My first night, however, was an amazing adventure in “social fooding” as I think the translation might go. One of the special treats here in Fukuoka are the “yatai” food stalls set up along the numerous canals. Most of these are mobile shops that sell ramen noodles, grilled chicken “yakitori” on skewers, and various other meats.

I think the secret to this place, however, is not necessarily in the food, but in the atmosphere created by the people, the outdoor setting, and possibly by the free-flowing Japanese beer as well… A seat at a yatai stall gets you a nice meal, and more often than not, a great conversation with some of the locals here in Fukuoka.

Here’s a sampling from my first night of yatai-ing:

Yatai Food Stalls in Fukuoka, Japan

Yatai Food Stalls in Fukuoka, Japan

Backside of Yatai

Backside of Yatai food stall in Fukuoka, Japan

Yatai Food Stalls

Yatai Food Stalls in Fukuoka, Japan

New Friends at a Yatai

New Friends at a Yatai in Fukuoka

Yakitori

Yakitori from a yatai in Fukuoka, Japan

Yatai Owner and Son

A Yatai stall owner and his son in Fukuoka, Japan.

Beer and Ramen at Yatai

Beer and Ramen at Yatai in Fukuoka, Japan

Preparing Yakitori

Preparing Yakitori at a Yatai in Fukuoka

Funny man at Yatai

Funny man who kept buying me drinks at Yatai in Fukuoka

Frijoles and the Quest for Burrito

Japan has a thousands stomachs worth of options when it comes to both local and international cuisine, but the big thing that any Californian like myself will find missing is MEXICAN food. Well, mexican, tex-mex, cal-mex, etc… anything that bases its menu on beans, cheese, carnitas, and tortillas.

I’m happy to report that after a month of casual searching, I found such a place, quite randomly, by walking down a small street in the Azabu-Juban district of Tokyo.

Frijoles Burritos and Tacos

Yukimi, a Frijoles "Apmlifier" spoons some fresh ingredients at Frijoles Burritos and Tacos in Azabu-Juban, Tokyo

I mentioned to my burrito maker that the place really reminds me of the U.S. chain of Chipotle shops, but she  smartly reminds me that this place is an independent shop. Indeed, although the interior stylings and personal assembly line style of creating food is similar to that of Chipotle, I am reminded that this is not the aforementioned chain store. Only part of that is a realization of the fact that I’m in Japan.

A Frijoles Carnitas Burrito with homemade tortilla chips and a root beer. A welcome treat!

The chips, first of all, are amazing. Although they tipped the price of my meal a well over the 1,000 Yen mark ($10 USD). All of the ingredients (I ordered pinto beans, fresh salsa, guacamole, sour cream, cheese, and carnitas) are extremely fresh.
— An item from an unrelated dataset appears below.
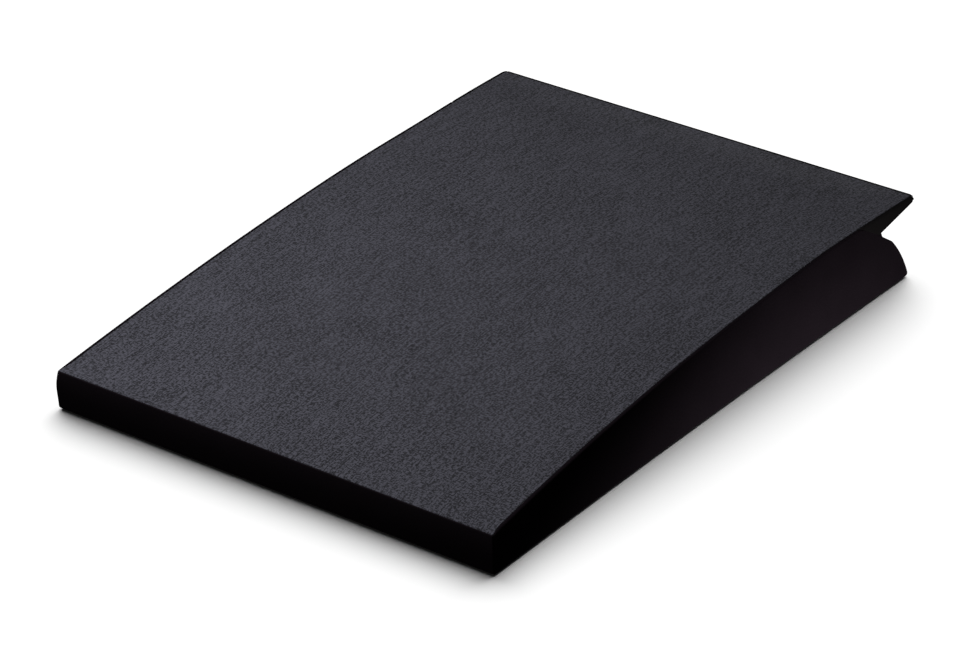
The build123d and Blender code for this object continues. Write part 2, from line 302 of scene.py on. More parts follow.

The carnitas are tender and flavorful, yet maybe a little more “mushy” than what I would be used to from a burrito shop in the states. They also tend to go light on the rice and sides, and heavy on the meat, which will garner no complaints from me. I love meat. Just make sure to specify if you like more or less of anything, after all, they do make it right in front of your eyes!

Frijoles Burritos and Tacos is owned by restaurateur Hiroshi Miyano, and located in the Azabu Juban district of Tokyo.  It’s a worthwhile trip to this area alone for the traditional Japanese snack-food shopping, adding a burrito the trip is just the guacamole on top…

Do it Like a Businessman: Chicken and Beer

Get off work, and head out for beer and some quick eats at a little place like the one I found below.

The smoke billowing out of a half-opened window produces an aroma of meats and sweet sauces, all burnt to a crisp over open flames. From inside the dining area, an ebb and flow of conversation punctuated by staccato outbursts of laughter, and the phrase “sumimasen!” as  a group of rowdy businessmen order up another round of beer.

So far as I’ve heard, this is a big part of the drinking culture in Japan’s urban areas.

A Local Izakaya in Minato, Tokyo

And what better way to experience it than to just walk on in and try it out? Of course, I’m not dressed the part, but perhaps I’ll save the suit and tie for next time.

There’s no English menu of course, and only a few photos to point at. I start off with a Yebisu. Beer is easy enough, and from the looks of it, expected.

Menu and the easy part... Yebisu!

Fortunately for me, the very chipper waiter speaks some choice English… at least enough to recommend a typical chicken dish for me. Before that comes out though, he brings a complimentary sweet/salty (beef?) stew type dish. The meat was sliced super thin and oh so tender, really amazing stuff.

Complimentary Appetizer Dish

Then out came chicken and shredded lettuce, covered with a crazy tartar-type sauce. It, too, was excellent, although I subconsciously warned myself not to do this every night. Will I listen to that notion tomorrow? Unlikely.

Chicken Karaage

Done with the chicken, some potatoes, two beers,  and a complimentary glass of special sake, I just enjoyed sitting in this place and listening to the general tones of mirth and merriment.  Of course, taken as a daily routine, this sort of thing also tends to cause stain on relationships which are external to the business world. Perhaps more on that later, but for this moment, all is good in this Izakaya.